As for the ocz suggestion - no way ! I built a system as a present for my parents last year using an ocz power supply (i7, 4890, sas drive, green drive,bd & dvdrw drive) and the power supply is possibly the loudest thing in their house! what's the point of spending 100€ on silent fans and a lian li case if the powersupply wakes up the neighbors. So I'll stay away from ocz thank you.

Think I'll dabble in a dual psu setup instead of replacing my trusty corsair.
 
Yeah. Those Dual GPU cards are rough on the PSU, and the 4870's on their own aren't light on it either, especially when you are OCing your CPU and running a bunch of fans and stuff.
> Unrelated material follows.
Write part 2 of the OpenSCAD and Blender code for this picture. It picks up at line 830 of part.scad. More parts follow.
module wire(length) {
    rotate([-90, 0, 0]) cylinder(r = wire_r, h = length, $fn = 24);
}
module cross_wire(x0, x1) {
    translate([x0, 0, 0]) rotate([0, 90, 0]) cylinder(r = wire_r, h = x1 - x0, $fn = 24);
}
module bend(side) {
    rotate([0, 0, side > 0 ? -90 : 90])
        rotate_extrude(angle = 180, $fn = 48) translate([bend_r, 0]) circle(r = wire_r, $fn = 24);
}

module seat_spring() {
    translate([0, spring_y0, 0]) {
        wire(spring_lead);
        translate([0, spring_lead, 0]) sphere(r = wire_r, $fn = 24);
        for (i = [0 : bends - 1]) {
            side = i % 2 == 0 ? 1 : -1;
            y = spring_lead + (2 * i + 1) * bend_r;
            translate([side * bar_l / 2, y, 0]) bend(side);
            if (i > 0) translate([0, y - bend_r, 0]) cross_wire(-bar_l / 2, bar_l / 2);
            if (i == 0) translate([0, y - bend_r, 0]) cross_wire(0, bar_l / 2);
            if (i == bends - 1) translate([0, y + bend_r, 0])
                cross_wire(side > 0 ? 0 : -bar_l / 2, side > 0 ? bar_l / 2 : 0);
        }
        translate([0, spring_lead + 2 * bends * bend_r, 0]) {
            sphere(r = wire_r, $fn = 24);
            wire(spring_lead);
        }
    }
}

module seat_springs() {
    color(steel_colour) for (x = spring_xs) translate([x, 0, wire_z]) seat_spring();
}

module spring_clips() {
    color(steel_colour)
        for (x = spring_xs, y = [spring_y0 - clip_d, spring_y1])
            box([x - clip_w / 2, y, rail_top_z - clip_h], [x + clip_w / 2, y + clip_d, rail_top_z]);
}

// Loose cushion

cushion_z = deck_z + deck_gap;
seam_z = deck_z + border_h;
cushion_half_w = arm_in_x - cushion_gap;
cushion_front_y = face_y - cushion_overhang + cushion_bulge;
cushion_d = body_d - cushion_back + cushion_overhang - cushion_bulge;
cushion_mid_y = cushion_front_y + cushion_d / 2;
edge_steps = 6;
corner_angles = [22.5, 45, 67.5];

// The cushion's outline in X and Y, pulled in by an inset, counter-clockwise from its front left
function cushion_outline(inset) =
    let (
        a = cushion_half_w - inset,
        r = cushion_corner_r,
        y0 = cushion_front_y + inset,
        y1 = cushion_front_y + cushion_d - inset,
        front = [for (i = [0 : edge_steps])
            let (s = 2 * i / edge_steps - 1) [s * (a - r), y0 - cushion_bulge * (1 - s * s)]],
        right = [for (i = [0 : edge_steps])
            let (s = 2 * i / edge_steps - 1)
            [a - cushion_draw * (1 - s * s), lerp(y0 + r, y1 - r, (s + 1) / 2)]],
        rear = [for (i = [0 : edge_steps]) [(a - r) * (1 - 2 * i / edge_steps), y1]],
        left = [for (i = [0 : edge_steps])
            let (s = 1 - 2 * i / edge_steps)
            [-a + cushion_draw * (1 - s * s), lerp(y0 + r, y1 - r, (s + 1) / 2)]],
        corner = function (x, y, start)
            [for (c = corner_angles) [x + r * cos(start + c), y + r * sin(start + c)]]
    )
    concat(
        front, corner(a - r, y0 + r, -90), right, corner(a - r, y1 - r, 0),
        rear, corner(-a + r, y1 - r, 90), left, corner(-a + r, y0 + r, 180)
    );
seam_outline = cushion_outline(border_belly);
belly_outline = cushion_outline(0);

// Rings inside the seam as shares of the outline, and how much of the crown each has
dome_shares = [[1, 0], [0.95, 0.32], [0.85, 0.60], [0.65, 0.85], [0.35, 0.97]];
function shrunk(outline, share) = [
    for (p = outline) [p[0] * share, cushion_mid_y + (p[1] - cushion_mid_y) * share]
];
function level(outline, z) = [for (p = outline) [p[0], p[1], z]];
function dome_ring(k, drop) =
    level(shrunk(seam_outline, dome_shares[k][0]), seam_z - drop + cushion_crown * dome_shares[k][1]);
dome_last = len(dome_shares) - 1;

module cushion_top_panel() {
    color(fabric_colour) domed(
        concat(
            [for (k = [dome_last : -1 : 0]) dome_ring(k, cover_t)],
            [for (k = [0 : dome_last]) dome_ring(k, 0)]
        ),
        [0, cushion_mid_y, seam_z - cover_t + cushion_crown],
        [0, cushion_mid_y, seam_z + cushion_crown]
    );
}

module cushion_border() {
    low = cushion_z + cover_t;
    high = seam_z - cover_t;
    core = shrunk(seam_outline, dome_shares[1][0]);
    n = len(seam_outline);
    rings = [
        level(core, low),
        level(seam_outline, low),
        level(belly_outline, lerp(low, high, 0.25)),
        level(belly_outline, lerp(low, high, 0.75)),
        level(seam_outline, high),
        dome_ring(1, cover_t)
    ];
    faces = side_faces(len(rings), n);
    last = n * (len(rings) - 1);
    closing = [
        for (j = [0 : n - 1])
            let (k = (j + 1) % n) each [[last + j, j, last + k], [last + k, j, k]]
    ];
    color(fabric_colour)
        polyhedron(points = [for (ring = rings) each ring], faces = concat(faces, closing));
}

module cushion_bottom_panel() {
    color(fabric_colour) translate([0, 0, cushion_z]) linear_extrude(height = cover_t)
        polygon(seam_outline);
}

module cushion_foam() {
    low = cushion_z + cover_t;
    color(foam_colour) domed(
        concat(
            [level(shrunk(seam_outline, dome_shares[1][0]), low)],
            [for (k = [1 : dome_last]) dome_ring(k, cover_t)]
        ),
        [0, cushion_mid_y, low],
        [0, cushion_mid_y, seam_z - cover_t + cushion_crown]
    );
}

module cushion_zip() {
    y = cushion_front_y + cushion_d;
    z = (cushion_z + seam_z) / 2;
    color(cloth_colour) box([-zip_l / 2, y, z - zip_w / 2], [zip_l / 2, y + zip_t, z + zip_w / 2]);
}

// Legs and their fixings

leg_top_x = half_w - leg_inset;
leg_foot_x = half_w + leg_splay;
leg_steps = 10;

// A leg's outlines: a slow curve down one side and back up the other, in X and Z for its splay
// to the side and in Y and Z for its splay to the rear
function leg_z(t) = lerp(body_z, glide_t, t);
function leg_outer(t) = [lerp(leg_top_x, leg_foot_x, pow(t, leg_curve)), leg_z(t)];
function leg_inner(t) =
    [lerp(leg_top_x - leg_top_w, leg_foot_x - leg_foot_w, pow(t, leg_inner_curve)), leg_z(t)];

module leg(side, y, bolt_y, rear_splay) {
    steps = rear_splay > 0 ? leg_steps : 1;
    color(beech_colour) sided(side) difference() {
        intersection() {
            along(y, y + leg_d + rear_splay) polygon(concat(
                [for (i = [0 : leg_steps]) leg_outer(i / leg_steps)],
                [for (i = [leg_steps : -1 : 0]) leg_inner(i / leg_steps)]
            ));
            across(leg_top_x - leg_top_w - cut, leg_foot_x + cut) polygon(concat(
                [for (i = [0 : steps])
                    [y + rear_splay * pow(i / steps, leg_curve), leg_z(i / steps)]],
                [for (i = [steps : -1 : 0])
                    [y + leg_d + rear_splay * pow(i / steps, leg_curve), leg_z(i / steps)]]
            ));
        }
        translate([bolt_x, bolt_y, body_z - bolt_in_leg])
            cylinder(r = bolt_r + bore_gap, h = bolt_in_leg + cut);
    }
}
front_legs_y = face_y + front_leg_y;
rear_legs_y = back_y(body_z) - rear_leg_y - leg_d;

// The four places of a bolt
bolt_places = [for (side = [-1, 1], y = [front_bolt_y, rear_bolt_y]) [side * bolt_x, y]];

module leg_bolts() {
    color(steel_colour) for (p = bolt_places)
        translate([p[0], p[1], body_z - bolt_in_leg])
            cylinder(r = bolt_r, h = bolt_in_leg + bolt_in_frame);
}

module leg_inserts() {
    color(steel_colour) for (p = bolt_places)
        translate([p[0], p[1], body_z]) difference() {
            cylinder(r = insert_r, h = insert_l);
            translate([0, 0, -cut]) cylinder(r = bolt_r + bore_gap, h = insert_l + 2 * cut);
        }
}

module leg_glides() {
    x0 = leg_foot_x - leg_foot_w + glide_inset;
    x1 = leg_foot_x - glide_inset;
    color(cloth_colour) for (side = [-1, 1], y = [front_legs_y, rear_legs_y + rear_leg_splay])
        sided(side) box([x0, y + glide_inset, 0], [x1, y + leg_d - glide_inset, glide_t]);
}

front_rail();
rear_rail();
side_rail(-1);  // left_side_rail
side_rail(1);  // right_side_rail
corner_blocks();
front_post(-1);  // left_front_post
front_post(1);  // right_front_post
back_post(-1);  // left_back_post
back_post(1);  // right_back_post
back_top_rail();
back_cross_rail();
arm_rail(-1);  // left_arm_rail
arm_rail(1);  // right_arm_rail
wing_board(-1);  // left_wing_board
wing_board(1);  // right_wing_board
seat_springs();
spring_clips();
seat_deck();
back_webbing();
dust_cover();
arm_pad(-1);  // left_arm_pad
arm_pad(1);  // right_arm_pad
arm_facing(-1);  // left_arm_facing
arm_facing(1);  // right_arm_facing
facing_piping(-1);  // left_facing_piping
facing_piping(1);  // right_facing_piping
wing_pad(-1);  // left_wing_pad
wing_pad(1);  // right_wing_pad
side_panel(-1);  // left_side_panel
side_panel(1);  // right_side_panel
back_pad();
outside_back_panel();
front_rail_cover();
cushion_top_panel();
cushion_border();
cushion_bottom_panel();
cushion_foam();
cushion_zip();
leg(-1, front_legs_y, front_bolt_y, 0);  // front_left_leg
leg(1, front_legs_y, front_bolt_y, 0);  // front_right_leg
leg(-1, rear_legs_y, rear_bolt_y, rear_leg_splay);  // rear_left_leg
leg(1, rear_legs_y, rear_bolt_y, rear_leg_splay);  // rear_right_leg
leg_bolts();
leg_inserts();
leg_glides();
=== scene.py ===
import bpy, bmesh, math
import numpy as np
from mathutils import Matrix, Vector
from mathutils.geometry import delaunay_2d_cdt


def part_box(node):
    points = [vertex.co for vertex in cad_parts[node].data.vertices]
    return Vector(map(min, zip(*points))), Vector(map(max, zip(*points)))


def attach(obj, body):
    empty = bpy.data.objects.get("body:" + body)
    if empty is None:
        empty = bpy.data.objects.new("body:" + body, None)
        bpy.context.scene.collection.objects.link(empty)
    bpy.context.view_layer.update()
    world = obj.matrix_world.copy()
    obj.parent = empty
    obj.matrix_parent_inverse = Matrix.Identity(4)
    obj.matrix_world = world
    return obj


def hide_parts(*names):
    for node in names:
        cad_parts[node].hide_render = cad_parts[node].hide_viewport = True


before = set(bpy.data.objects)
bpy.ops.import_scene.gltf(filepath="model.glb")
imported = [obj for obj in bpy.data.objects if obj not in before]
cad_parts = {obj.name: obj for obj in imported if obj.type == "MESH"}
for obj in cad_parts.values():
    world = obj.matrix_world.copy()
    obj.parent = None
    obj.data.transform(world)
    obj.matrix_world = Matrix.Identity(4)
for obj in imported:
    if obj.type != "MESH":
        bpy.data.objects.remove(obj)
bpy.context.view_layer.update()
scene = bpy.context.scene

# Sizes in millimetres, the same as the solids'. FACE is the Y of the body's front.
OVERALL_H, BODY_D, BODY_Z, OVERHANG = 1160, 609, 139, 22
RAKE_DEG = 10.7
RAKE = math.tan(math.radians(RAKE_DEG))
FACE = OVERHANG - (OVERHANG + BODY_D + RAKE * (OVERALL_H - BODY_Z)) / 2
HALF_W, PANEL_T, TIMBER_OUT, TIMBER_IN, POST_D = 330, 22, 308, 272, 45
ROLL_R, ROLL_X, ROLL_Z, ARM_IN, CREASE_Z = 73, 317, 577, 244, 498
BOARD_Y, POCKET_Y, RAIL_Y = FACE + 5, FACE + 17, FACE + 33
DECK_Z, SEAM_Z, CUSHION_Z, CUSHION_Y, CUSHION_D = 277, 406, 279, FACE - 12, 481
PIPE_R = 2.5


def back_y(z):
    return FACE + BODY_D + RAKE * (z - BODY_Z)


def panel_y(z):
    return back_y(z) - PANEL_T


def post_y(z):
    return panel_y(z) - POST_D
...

Good luck though- should help you out in the end🙂 Definitely better than blowing a PSU and having it wreck your CPU and MOBO with it like I did a couple builds back.
 
Actually the last time I blew a board was back in 2001 when I'd imported a bunch of stuff from ocz (called ocz store back then).
The voltmod on the abit board went bad and killed cpu and the geforce 4. Was a sad day - but a rare thing to see.
 
Yeah- Mine was just a crappy PSU, was rated plenty high, but deteriorated and blew- big bang, smoke, the whole deal. It was pretty crazy and I had to basically build a whole new machine.